• **Directive**
Your task is to return, exactly, the run of lines starting at the line holding "leaf = [(pivot[0]" and ending at the line holding "before = set(bpy.data.objects)", both ends included and no other lines.

• **Data**
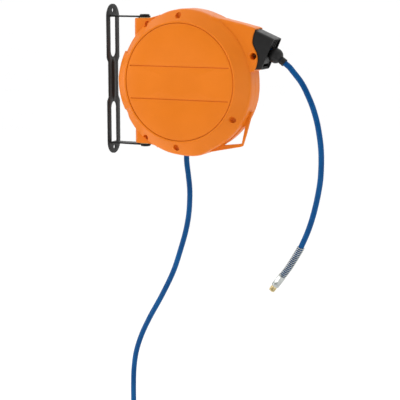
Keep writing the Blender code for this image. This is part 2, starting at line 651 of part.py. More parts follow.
# ---- shaft and inlet ----------------------------------------------------------------------
def make_shaft(axis):
    y_axis = along((DRUM_X, 0, 0), (0, 1, 0))
    radius = SHAFT_RADIUS
    profile = [(0, -0.045), (0.010, -0.045), (0.010, -0.038), (radius, -0.038), (radius, 0.0375),
               (0.020, 0.0375), (0.020, 0.0397), (radius, 0.0397), (radius, 0.0575), (0.009, 0.0575),
               (0.009, 0.0640), (SHAFT_BORE, 0.0640), (SHAFT_BORE, 0.0100), (0, 0.0100)]
    shaft = piece("centre_shaft", turned(profile, y_axis, FINE), "steel", axis)
    cut(shaft, rod((DRUM_X, 0.0140, 0), (1, 0, 0), 0.0025, 0.020, 12))
    hexagon = pipe((DRUM_X, FACE_Y + GAP, 0), (0, 1, 0), radius + GAP, 0.023, 0.007, 6)
    nut = piece("shaft_nut", hexagon, "steel", axis)
    cut(nut, rod((DRUM_X, 0.045, 0), (0, 1, 0), radius + GAP, 0.020))
    arbor = pipe((DRUM_X, -0.0170, 0), (0, 1, 0), radius + GAP, 0.020, 0.022)
    piece("spring_arbor", arbor, "steel", axis)
    circlip = pipe((DRUM_X, -0.0365, 0), (0, 1, 0), radius + GAP, 0.0180, 0.0015)
    piece("shaft_circlip", circlip, "steel", axis)
    elbow_profile = [(0, 0.0578), (0.013, 0.0578), (0.013, 0.0770), (0.010, 0.0800), (0, 0.0800)]
    elbow = piece("inlet_elbow", turned(elbow_profile, y_axis, FINE), "brass", axis)
    join(elbow, rod((DRUM_X, INLET_Y, 0), (0, 0, -1), 0.0095, 0.024))
    cut(elbow, rod((DRUM_X, 0.0570, 0), (0, 1, 0), 0.0093, 0.0073))
    cut(elbow, rod((DRUM_X, 0.0600, 0), (0, 1, 0), 0.0040, INLET_Y - 0.0600, 16))
    cut(elbow, rod((DRUM_X, INLET_Y, 0.001), (0, 0, -1), 0.0040, 0.030, 16))


# ---- drum ---------------------------------------------------------------------------------
def spiral_outline(inner, outer, turns, thick, steps):
    """A flat coil of strip as a closed (x, z) outline."""
    def at(k, offset):
        share = k / steps
        angle = 2 * math.pi * turns * share
        radius = inner + (outer - inner) * share + offset
        return radius * math.cos(angle), radius * math.sin(angle)
    outside = [at(k, thick) for k in range(steps + 1)]
    inside = [at(k, 0) for k in range(steps, -1, -1)]
    return outside + inside


def ratchet_outline():
    """Teeth with a long back and a steep face, which stops the drum from winding in."""
    points = []
    pitch = 2 * math.pi / RATCHET_TEETH
    tooth_shape = ((0.0, RATCHET_ROOT), (0.45, RATCHET_OUTER), (0.62, RATCHET_OUTER), (0.70, RATCHET_ROOT))
    for tooth in range(RATCHET_TEETH):
        start = tooth * pitch + RATCHET_PHASE
        for share, radius in tooth_shape:
            angle = start + pitch * share
            points.append((radius * math.cos(angle), radius * math.sin(angle)))
    return points


def make_drum(axis):
    y_axis = along((DRUM_X, 0, 0), (0, 1, 0))
    wall = HUB_RADIUS - HUB_WALL
    boss, bore = 0.027, BUSH_OUTER + GAP
    hub = [(wall, COIL_FRONT), (HUB_RADIUS, COIL_FRONT), (HUB_RADIUS, COIL_REAR), (wall, COIL_REAR),
           (wall, 0.0100), (boss, 0.0100), (boss, COIL_REAR), (bore, COIL_REAR), (bore, 0.0070),
           (wall, 0.0070)]
    hub_piece = piece("drum_hub", turned(hub, y_axis), "drum_grey", axis)
    cut(hub_piece, rod((DRUM_X + 0.015, TAIL_Y, 0), (1, 0, 0), 0.0053, 0.020, 16))
    last = from_axis(*TAIL_ROUTE[-1], TAIL_Y)
    outward = (last - Vector((DRUM_X, TAIL_Y, 0))).normalized()
    cut(hub_piece, rod(last - outward * 0.008, outward, HOSE_RADIUS + 0.0006, 0.016, 20))
    for name, low, bore_radius in (("front", COIL_FRONT - GAP - FLANGE_THICK, 0.076),
                                   ("rear", COIL_REAR + GAP, 0.040)):
        flange = pipe((DRUM_X, low, 0), (0, 1, 0), bore_radius, FLANGE_RADIUS, FLANGE_THICK, SEGMENTS)
        piece(f"drum_{name}_flange", flange, "drum_grey", axis)
    bulge = 0.0015
    coil = [(COIL_INNER, COIL_FRONT + GAP), (COIL_OUTER - bulge, COIL_FRONT + GAP),
            (COIL_OUTER, COIL_FRONT + GAP + bulge), (COIL_OUTER, COIL_REAR - GAP - bulge),
            (COIL_OUTER - bulge, COIL_REAR - GAP), (COIL_INNER, COIL_REAR - GAP)]
    piece("wound_hose", turned(coil, y_axis), "hose_blue", axis)
    cover = [(bore, -0.0300), (0.0240, -0.0300), (0.0240, -0.0207), (wall - GAP, -0.0207),
             (wall - GAP, -0.0187), (bore, -0.0187)]
    piece("spring_cover", turned(cover, y_axis), "drum_grey", axis)
    for name, low, high in (("front", -0.0298, -0.0190), ("rear", 0.0203, COIL_REAR)):
        bush = pipe((DRUM_X, low, 0), (0, 1, 0), SHAFT_RADIUS + GAP, BUSH_OUTER, high - low)
        piece(f"drum_{name}_bush", bush, "nylon_white", axis)
    make_swivel(axis)
    spiral = from_drum(spiral_outline(0.0225, 0.0845, 6, 0.0008, 84))
    piece("mainspring", prism(spiral, "Y", -0.0180, 0.0065), "steel", axis)
    ratchet_low = COIL_REAR + 2 * GAP + FLANGE_THICK
    teeth = prism(from_drum(ratchet_outline()), "Y", ratchet_low, ratchet_low + 0.005)
    ratchet = piece("ratchet_ring", teeth, "nylon_white", axis)
    cut(ratchet, rod((DRUM_X, 0.020, 0), (0, 1, 0), 0.050, 0.030, SEGMENTS))
    hose("hose_tail", [from_axis(x, z, TAIL_Y) for x, z in TAIL_ROUTE], axis, 0.012)


def make_swivel(axis):
    """The rotating air joint: body, two seal rings and the outlet to the hose."""
    inner, outer = SHAFT_RADIUS + 0.0006, BUSH_OUTER
    body = pipe((DRUM_X, 0.0094, 0), (0, 1, 0), inner, outer, 0.0092)
    swivel = piece("swivel_body", body, "brass", axis)
    cut(swivel, rod((DRUM_X + 0.010, 0.0140, 0), (1, 0, 0), 0.0020, 0.020, 12))
    for name, low in (("front", 0.0073), ("rear", 0.0189)):
        ring = pipe((DRUM_X, low, 0), (0, 1, 0), SHAFT_RADIUS + GAP, outer - GAP, 0.0011)
        piece(f"swivel_seal_{name}", ring, "rubber", axis)
    fitting = [(0.0025, 0.0195), (0.0050, 0.0195), (0.0050, 0.0382), (0.0025, 0.0382)]
    piece("tail_fitting", turned(fitting, along((DRUM_X, TAIL_Y, 0), (1, 0, 0)), 16), "brass", axis)


# ---- ratchet pawl -------------------------------------------------------------------------
def make_pawl(casing, axis):
    pivot = (PAWL_PIVOT.x, PAWL_PIVOT.z)
    nose = [(-0.0262, 0.0240), (-0.0215, 0.0222)]
    outline = [(pivot[0] + x, pivot[1] + z) for x, z in (
        (0.0050, 0.0032), *reversed(nose), (-0.0285, 0.0190), (-0.0050, -0.0040), (0.0, -0.0062),
        (0.0120, -0.0052), (0.0120, -0.0010))]
    pawl = piece("pawl", prism(outline, "Y", 0.0320, 0.0362), "steel", axis)
    cut(pawl, rod((pivot[0], 0.030, pivot[1]), (0, 1, 0), 0.003 + GAP, 0.010, 20))
    pin = rod((pivot[0], 0.0316, pivot[1]), (0, 1, 0), 0.003, 0.0124, 20)
    piece("pawl_pin", pin, "steel", casing)
    leaf = [(pivot[0] + x, pivot[1] + z) for x, z in (
        (0.0115, -0.0062), (0.0122, -0.0064), (0.0160, -0.0200), (0.0300, -0.0230), (0.0300, -0.0236),
        (0.0155, -0.0206))]
    piece("pawl_spring", prism(leaf, "Y", 0.0325, 0.0357), "steel", casing)


def main():
    clear_scene()
    root = empty("wall", (0, 0, 0))
    casing = empty("case_swivel_axis", (PIVOT_X, 0, 0), root)
    drum = empty("drum_axis", (DRUM_X, 0, 0), casing)
    pawl = empty("pawl_axis", PAWL_PIVOT, casing)
    upper = empty("roller_upper_axis", roller_centre(1), casing)
    lower = empty("roller_lower_axis", roller_centre(-1), casing)
    make_bracket(root)
    make_casing(casing)
    make_guide(casing)
    make_rollers(casing, upper, lower)
    make_ball(casing)
    make_hoses(casing)
    make_shaft(casing)
    make_drum(drum)
    make_pawl(casing, pawl)


main()
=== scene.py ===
"""Looks for the wall-mounted air hose reel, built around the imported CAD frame."""

import json
import math

import bmesh
import bpy
import numpy as np
from mathutils import Matrix, Vector


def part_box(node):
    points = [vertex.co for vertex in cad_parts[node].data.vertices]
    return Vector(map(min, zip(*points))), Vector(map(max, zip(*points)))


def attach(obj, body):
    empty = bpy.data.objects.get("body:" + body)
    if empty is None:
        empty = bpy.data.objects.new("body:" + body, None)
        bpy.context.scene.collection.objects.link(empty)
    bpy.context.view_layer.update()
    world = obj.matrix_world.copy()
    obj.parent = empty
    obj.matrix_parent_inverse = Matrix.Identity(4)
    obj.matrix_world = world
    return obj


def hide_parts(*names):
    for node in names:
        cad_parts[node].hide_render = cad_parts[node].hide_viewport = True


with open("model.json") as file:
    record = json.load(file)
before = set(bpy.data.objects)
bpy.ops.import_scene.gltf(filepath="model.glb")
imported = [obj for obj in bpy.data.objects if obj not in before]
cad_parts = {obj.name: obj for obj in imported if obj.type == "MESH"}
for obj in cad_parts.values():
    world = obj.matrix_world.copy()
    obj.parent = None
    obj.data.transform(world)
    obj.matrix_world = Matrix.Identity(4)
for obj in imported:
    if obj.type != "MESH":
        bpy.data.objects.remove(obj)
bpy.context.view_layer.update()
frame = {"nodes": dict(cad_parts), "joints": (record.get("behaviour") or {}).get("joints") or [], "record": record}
JOINTS = {joint["name"]: joint for joint in frame["joints"]}

# ---- driving dimensions, in metres; the first four are read from the frame ----
PIVOT_X = JOINTS["case_swivel"]["pos_m"][0]
DRUM_X = JOINTS["drum_spin"]["pos_m"][0]
FACE_Y = -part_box("front_shell")[0].y
COVER_RADIUS = (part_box("front_cover")[1].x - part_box("front_cover")[0].x) / 2
GAP = 0.0003  # between pieces that would touch
RIM_RADIUS = 0.1262  # where the flat rim round the cover meets the shoulder
ROLL = 0.011  # radius of the roll between the shoulder and the wall
CONE_TILT = math.radians(40.8)  # how steeply the shoulder falls between the rim and the roll
WALL_TOP = 0.0215  # height of the roll's foot above the parting line
WALL = 0.003
CAVITY_RADIUS = 0.1418
FACE_INSIDE = 0.0427  # depth of the front half's cavity, which stops at the cover's seat
COVER_OPENING = 0.113
COLUMNS = 900  # points round each ring of the casing
EDGE_STATIONS = (  # the round edge, as degrees from +X and radius: a flange at the left, a bulge below
    (0, 0.1524), (60, 0.1515), (90, 0.1515), (97, 0.1501), (104, 0.1492), (112, 0.1473),
    (118, 0.1460), (130, 0.1462), (141, 0.1456), (151, 0.1450), (155.4, 0.1450), (155.9, 0.1492),
    (168, 0.1508), (178, 0.1526), (198, 0.1526), (205, 0.1518), (205.6, 0.1496), (208.5, 0.1496),
    (213, 0.1522), (221, 0.1532), (247, 0.1540), (257, 0.1552), (266, 0.1556), (273, 0.1568),
    (280, 0.1583), (285, 0.1583), (289, 0.1560), (293, 0.1540), (300, 0.1538), (330, 0.1546),
    (346, 0.1542), (360, 0.1524),
)
NECK_HALF = 0.026
BOSS_RADIUS = 0.0075
RECESS_RADIUS = 0.0060
LUG_RADIUS = 0.020
LUG_BORE = 0.0083
LUG_FACE = {1: 0.1300, -1: 0.1360}  # how far the upper and the lower lug's outer ends are from the axis
LUG_LOW = {1: 0.089, -1: 0.104}  # and their inner ends
SCREWS = {  # x and z from the drum's axis, then the depth of the head's seat and of the recess's floor
    "case_screw_top": (-0.0054, 0.1379, -0.008, -0.0310),
    "case_screw_bottom": (-0.0101, -0.1386, -0.008, -0.0305),
    "case_screw_right": (0.1177, -0.0739, -0.008, -0.0305),
    "case_screw_nozzle": (0.1570, 0.0567, -0.006, -0.0060),
    "case_screw_upper_lug": (-0.0865, 0.1180, -0.004, -0.0130),
    "case_screw_lower_lug": (-0.0865, -0.1220, -0.004, -0.0130),
}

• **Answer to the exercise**
    leaf = [(pivot[0] + x, pivot[1] + z) for x, z in (
        (0.0115, -0.0062), (0.0122, -0.0064), (0.0160, -0.0200), (0.0300, -0.0230), (0.0300, -0.0236),
        (0.0155, -0.0206))]
    piece("pawl_spring", prism(leaf, "Y", 0.0325, 0.0357), "steel", casing)


def main():
    clear_scene()
    root = empty("wall", (0, 0, 0))
    casing = empty("case_swivel_axis", (PIVOT_X, 0, 0), root)
    drum = empty("drum_axis", (DRUM_X, 0, 0), casing)
    pawl = empty("pawl_axis", PAWL_PIVOT, casing)
    upper = empty("roller_upper_axis", roller_centre(1), casing)
    lower = empty("roller_lower_axis", roller_centre(-1), casing)
    make_bracket(root)
    make_casing(casing)
    make_guide(casing)
    make_rollers(casing, upper, lower)
    make_ball(casing)
    make_hoses(casing)
    make_shaft(casing)
    make_drum(drum)
    make_pawl(casing, pawl)


main()
=== scene.py ===
"""Looks for the wall-mounted air hose reel, built around the imported CAD frame."""

import json
import math

import bmesh
import bpy
import numpy as np
from mathutils import Matrix, Vector


def part_box(node):
    points = [vertex.co for vertex in cad_parts[node].data.vertices]
    return Vector(map(min, zip(*points))), Vector(map(max, zip(*points)))


def attach(obj, body):
    empty = bpy.data.objects.get("body:" + body)
    if empty is None:
        empty = bpy.data.objects.new("body:" + body, None)
        bpy.context.scene.collection.objects.link(empty)
    bpy.context.view_layer.update()
    world = obj.matrix_world.copy()
    obj.parent = empty
    obj.matrix_parent_inverse = Matrix.Identity(4)
    obj.matrix_world = world
    return obj


def hide_parts(*names):
    for node in names:
        cad_parts[node].hide_render = cad_parts[node].hide_viewport = True


with open("model.json") as file:
    record = json.load(file)
before = set(bpy.data.objects)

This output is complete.